Pourtant, toutes ces pertes de recettes énumérées ne relèvent que des décisions formelles, selon le syndicat, c'est-à-dire qu’il y a des traces de documents qui attestent leur existence. Et comme pour montrer qu’ils ont des preuves de leurs allégations, les camarades de Pouye se disent prêts à publier au détail près la liste des entreprises et les montants, si jamais le ministère conteste. A côté de cela, il y a ce que le syndicat appelle ‘’les manœuvres’’ ou ‘’deals secrets entre les autorités de l’administration fiscale, sous l’onction du ministre de l’Economie et des Finances et des entreprises coupables de fraudes fiscales’’. Concrètement, explique le SG du Said, quand les agents découvrent de la fraude, les autorités s’arrogent le droit de négocier pour ramener tout à des francs symboliques.
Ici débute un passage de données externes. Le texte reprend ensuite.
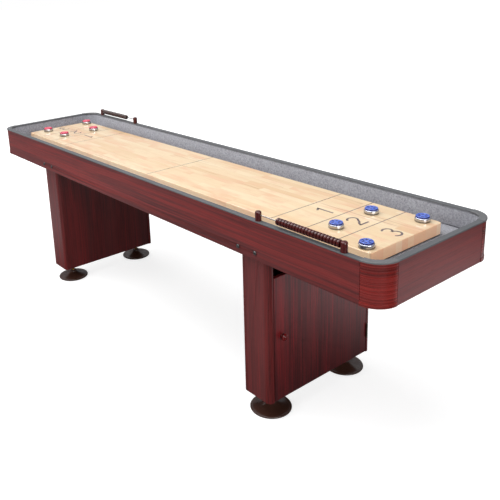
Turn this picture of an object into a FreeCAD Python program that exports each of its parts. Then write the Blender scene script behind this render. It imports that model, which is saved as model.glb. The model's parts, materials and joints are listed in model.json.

Et c’est ainsi que l’Etat renonce à des milliards que lui doivent de grandes entreprises de télécommunication, des banques, des sociétés d’assurance etc., ‘’sous le prétexte qu’elles lui prêtent de l’argent’’.

Si l’on sait que les recettes non fiscales ne contribuent qu’à moins de 5% du budget du Sénégal, l’on comprend alors l’ampleur de toutes ces pertes sur le plan économique et social. C’est pourquoi le Said a invité tous les syndicats et les forces vives de la nation à fédérer leurs forces autour de ce ‘’problème d’intérêt national’’. Un appel qui connaît un début de réponse favorable, puisque les syndicats d’enseignants, invités à la conférence de presse, se sont fait largement représenter, ainsi que le M23.